Rome has been wary of a possible threat to its autonomy from a national body of US bishops, organized in 1919 as the National Catholic Welfare Conference, now the US Conference of Catholic Bishops. In 2002 (?), the Vatican ordered that only a unanimous vote of the USCCB will resolve an important issue, thus stripping it of an effective presence.

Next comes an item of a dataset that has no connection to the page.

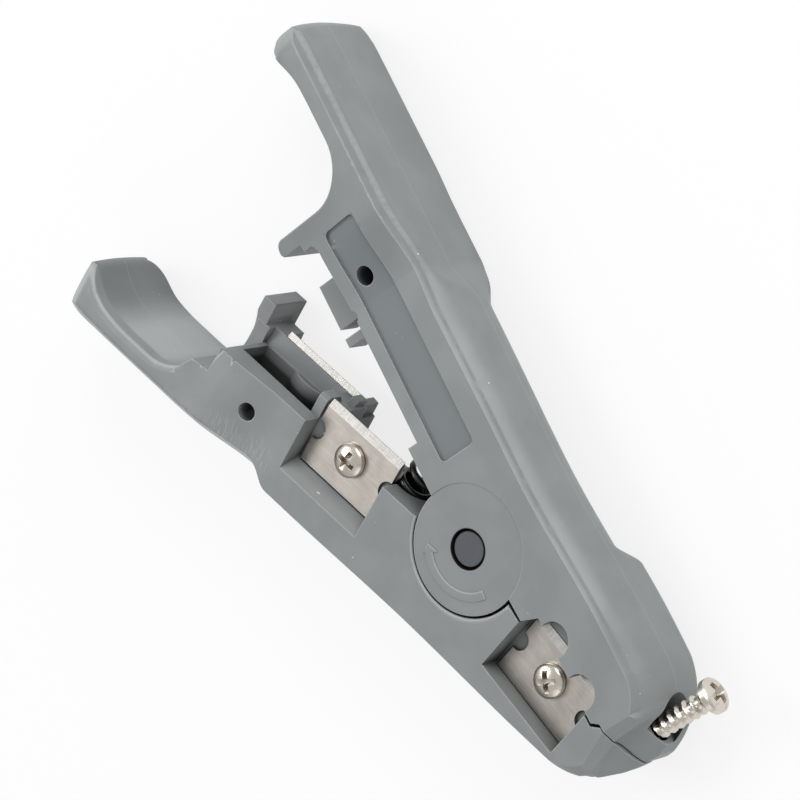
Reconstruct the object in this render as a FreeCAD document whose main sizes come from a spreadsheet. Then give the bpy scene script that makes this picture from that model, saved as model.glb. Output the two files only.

Finally, JPII has shown a rather total misunderstanding of the abuse crisis. After Cardinal Law was driven from Boston by his priests and people as poster boy for secret reassignment of miscreant priests, JPII assigned him to a prestigious church in Rome with a six figure annual income and maintained him on several Vatican commissions, including appointment and governance of bishops. JPII's failure to understand the crisis was further demonstrated in his April 2002 address in Rome to the US bishops, where he said "...the Church will help society to understand and deal
with the crisis...". This was said against the fact that it was the secular society -its press,trial lawyers, and district attorneys - that forced the Church to see and deal with its own problem!


JPII stopped the investigation of his friend, Marcial Maciel, founder of the Legionnairies of Christ, later investigated by B16 and found living a double life of sexual excess.

Church tradition and law had historically required a time interval before canonization proceedings could be instituted. Fifty years had been a customary interval. JPII in 1983 established a five year period, with opportunity for waiver.
B16 provided the waiver to begin proceedings to canonize the pope who had preceeded him. Church? Old boys club?

Weigel in his article has seemed to have accurately signaled an end of an era, begun with Bernardin's and Vatican II's collegiality and terminated by, to use Roman, or perhaps, Germanic, imagery, a pope on horseback! JPII, with his forceful image and charismatic accomplishments, demonstrated a dramatic appetite for control and the expansion of his papal power, which hitherto have not been considered saintly characteristics.